LAWS(BOM)-1949-9-6

GAJANAN YESHWANT KALE Vs. PANDURANG GOVIND CHITHADE

Decided On September 30, 1949
GAJANAN YESHWANT KALE Appellant
V/S
PANDURANG GOVIND CHITHADE Respondents

JUDGEMENT

(1.) THE first question referred to the Full Bench is: "whether property inherited by a woman from her parents is saudayika or non. saudayika stridhana - This question assumes that such property is stridhana and the point which it seeks to raise is whether it is such stridhana as would be within the absolute dominion of the woman who inherits it, so, that she can dispose of it in any manner she likes, either by an act inter vivos or by will.

(2.) THE development of Hindu law on the question of woman's right over her property bears eloquent testimony to the fact that Hindu law was never static and rigid, but Was always elastic and progressive. It never rested itself blindly on ancient Sutra or Smriti texts, but took cognisance of new customs and beliefs growing in Hindu society and made changes and adjustments in its provisions from time to time so as to bring them in line with the social conscience of the community. For this purpose, the Hindu commentators pressed into service all their ingenuity and relied on several rules of interpretation so as to justify their wider interpretation of the ancient texts to which they owed allegiance.

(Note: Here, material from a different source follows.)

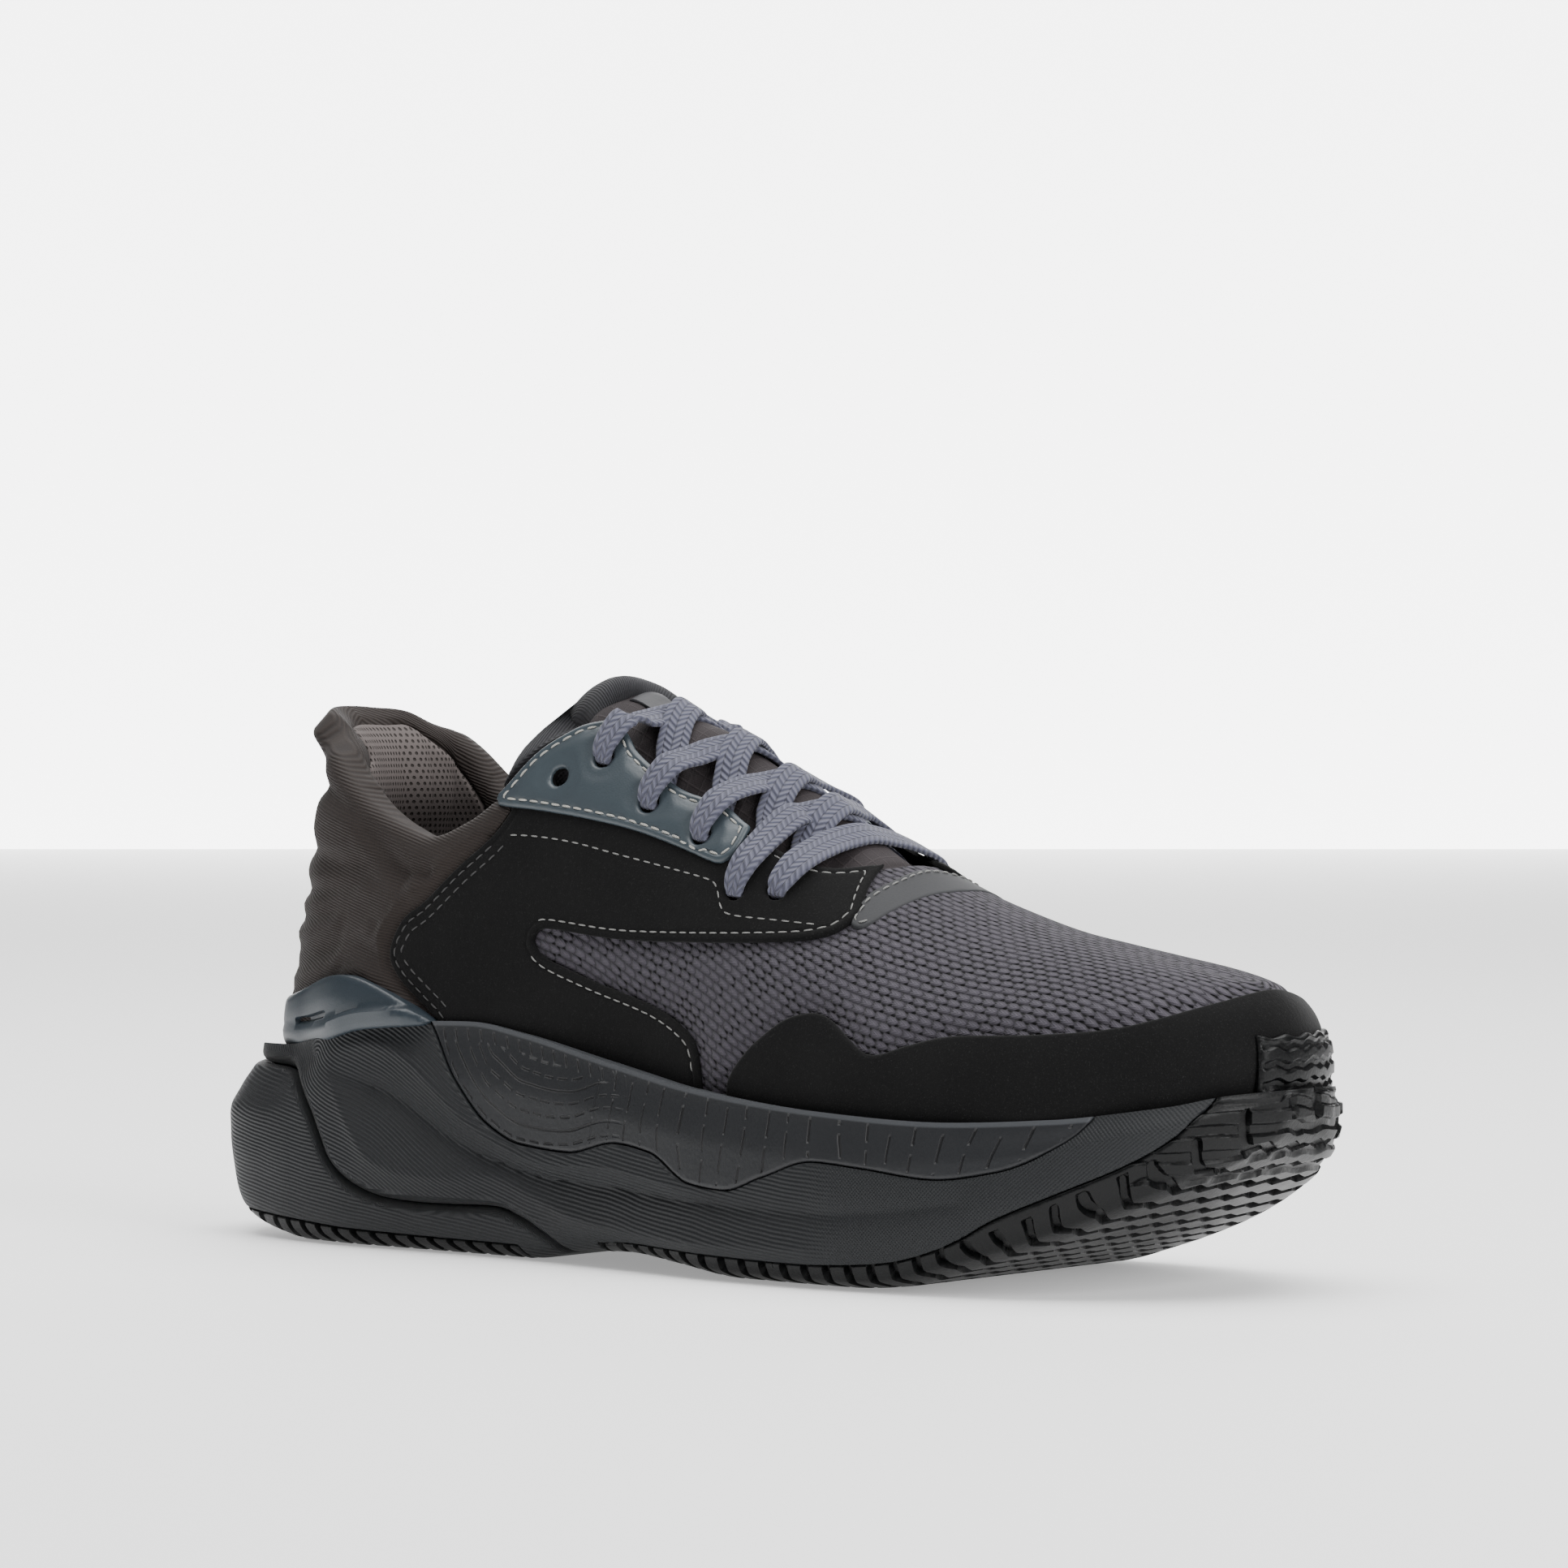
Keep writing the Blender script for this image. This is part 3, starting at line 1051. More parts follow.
for side, sign in SIDES:
    own = np.where(PY * sign > 0, 50, -5)
    leather = part_of(skin, side, np.minimum(skin["quarter"], own), np.minimum(skin["open"], 50), skin["holes"])
    leather["row"] = np.where(leather["holes"] < leather["edge"] + 0.1, 9, leather["edge"])
    leather.split("row", 1.5, 2.1, 2.7)
    seam_dip = 0.22 * (1 - smooth(0.1, 0.6, np.abs(leather["row"] - 2.1)))
    body_of_sheet(f"quarter_overlay_{side}", leather, rounding(leather["edge"], 0.9, 0.8) + seam_dip, 1.2, suede,
                  nodes=[f"quarter_overlay_{side}"], slot="suede")
    rows = contour(leather, "row", 2.1)
    sewn(f"quarter_stitching_{side}", rows, 0.15, grey_thread, size=0.2,
         keep=lambda p: in_sight(p) and p[0] > -36)
    sewn(f"heel_stitching_{side}", rows, 0.1, dark_thread, size=0.22, keep=lambda p: in_sight(p) and p[0] < -44)
    sewn(f"heel_stitching_inner_{side}", contour(leather, "row", 4.6), 0.05, dark_thread, size=0.22,
         keep=lambda p: in_sight(p) and p[0] < -46)

# A row of stitches across each quarter, from the heel seam to the front of the throat.
across_line = spline([[-62, 96.5], [-53.5, 98.6], [-42.5, 99.4], [-27.2, 98.1], [-12.5, 95.4], [2.4, 92.7], [13, 90.8],
                      [17.5, 89.6], [19.5, 87.5], [21.6, 84.2], [25, 82.4], [37.7, 81.4], [47.7, 80.6]])
for side, sign in SIDES:
    path = skin.copy()
    path.only((path["p"][path.tris][:, :, 1] * sign > 0).all(1) & (path["quarter"][path.tris] > 3).all(1)
              & (path["open"][path.tris] > 1).all(1))
    path["n"] = path["n"].copy()
    path["row"] = line_distance(across_line, path["p"][:, 0], path["p"][:, 2])
    path.only((np.abs(path["row"][path.tris]) < 4).any(1))
    sewn(f"quarter_cross_stitching_{side}", contour(path, "row", 0.0), 0.1, grey_thread, size=0.2)

# ---- upper: eyestays and throat band -------------------------------------------------------------
# A glossy film panel on each side carries the upper four lace holes and is sewn down all round with
# light thread; a strip of the same film closes the front of the throat.


def panel_material(name, dark, light, rough, shade=1.0):
    s = Shader(name, shade)
    cloud = s.noise(40, 2.0)
    grain = s.noise(2200, 2.0)
    base = s.colour(cloud, dark, light)
    return s.finish(Base_Color=base, Roughness=cloud * 0.12 + grain * 0.08 + rough, Normal=s.bump(grain, 0.035),
                    Specular_IOR_Level=0.5)


eyestay = outline_part([[-51.5, 108], spline([[-50.3, 106.2], [-48.6, 106], [-38, 105.2], [-23, 103.4], [-9, 100.9],
                                              [6.3, 96.8], [14.5, 94.4], [18, 93.9], [20.6, 95.6], [21.4, 98.2]]),
                        [21.4, 125], [-20, 140], [-51.5, 140]])
skin["eyestay"] = skin.evened(within(eyestay, PX, PZ))
panel = panel_material("eyestay_film", "475259", "515d65", 0.3, 0.54)
light_thread = thread_material("light_thread", "9d9d98", "d6d4cb")
for side, sign in SIDES:
    own = np.where(PY * sign > 0, 50, -5)
    film_panel = part_of(skin, side, np.minimum(skin["eyestay"], own), skin["open"], skin["holes"] - 0.1)
    film_panel["row"] = np.where(film_panel["holes"] < film_panel["edge"] + 0.3, 9, film_panel["edge"])
    film_panel.split("row", 1.2, 1.8, 2.4)
    dip = 0.28 * (1 - smooth(0.1, 0.6, np.abs(film_panel["row"] - 1.8)))
    puffed = -1.25 - 0.35 * smooth(2.2, 5, film_panel["edge"])
    body_of_sheet(f"eyestay_{side}", film_panel, puffed + rounding(film_panel["edge"], 1.1, 0.9) + dip, -0.05, panel,
                  nodes=[f"eyestay_{side}"], slot="eyestay_tpu")
    sewn(f"eyestay_stitching_{side}", contour(film_panel, "row", 1.8), -1.1, light_thread, length=2.5, size=0.27)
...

(3.) IN Bhagvanlal v. Bai Divali, 27 Bom. L. R. 633 : (A. I. . R. (12) 1925 Bom. 445), this question was raised in a somewhat different form. A Hindu female who had lived separately from her husband for nearly thirty years had made a will bequeathing the property which she had inherited from her father without the consent her husband. It was held that though the principles of Hindu law as stated in Bhau's case, (30 Bom. 229 : 7 Bom. L. R. . 936) with regard to the powers of disposition by a wife over her non. saudayika stridhana could not be challenged, the facts under which the will in question was made took the will outside the provisions of the Sanskrit texts and the decision in Bhau's case, (30 Bom. 229 : 7 Bom. L. R. 936 ). Macleod C. J. observed that having regard to the fact that the testatrix had stayed away from her husband for over 30 years, the husband had "lost all rights of control over her, so as to lose also the rights to validate any disposition which she might make by will of property inherited by her from her paternal relations; "and in support of this conclusion the learned Chief Justice said that he had no doubt that his decision was in consonance with the views which prevailed at that time in the community. The same question was raised again before Beaument C. J. in Sarubai v. Narayandas, 45 Bom. L. R. 473 : (A. I. R. (30) 1948 Bom. 224 ). Sir John Beaumont, how ever, refused to apply the decision in Bhagvanlal's case: (27 Bom. L. R. 633 : A. I. R (12) 1925 Bom. 445) to the will before him, though the said will had been made by a testatrix who had not lived with her husband for 20 or 25 years. He held that for however long a period a wife has lived separately from her husband she is still a married woman and may at any time go back to live with her husband, and he was reluctant to accept the contention that the rule in Bhau's case, (30 Bom. 229 : 7 Bom. L. R. 936) should be applied only if and whilst the female is living with her husband as his wife. It may be pointed out that the correctness of Bhau's ruling (30 Bom. 229 : 7 Bom. L. R. 936) was not challenged either in this case or in Bhagvanlal v. Bai Divali, 27 Bom. L. R. 688 : (A. I. R. (12) 1925 Bom. 445 ).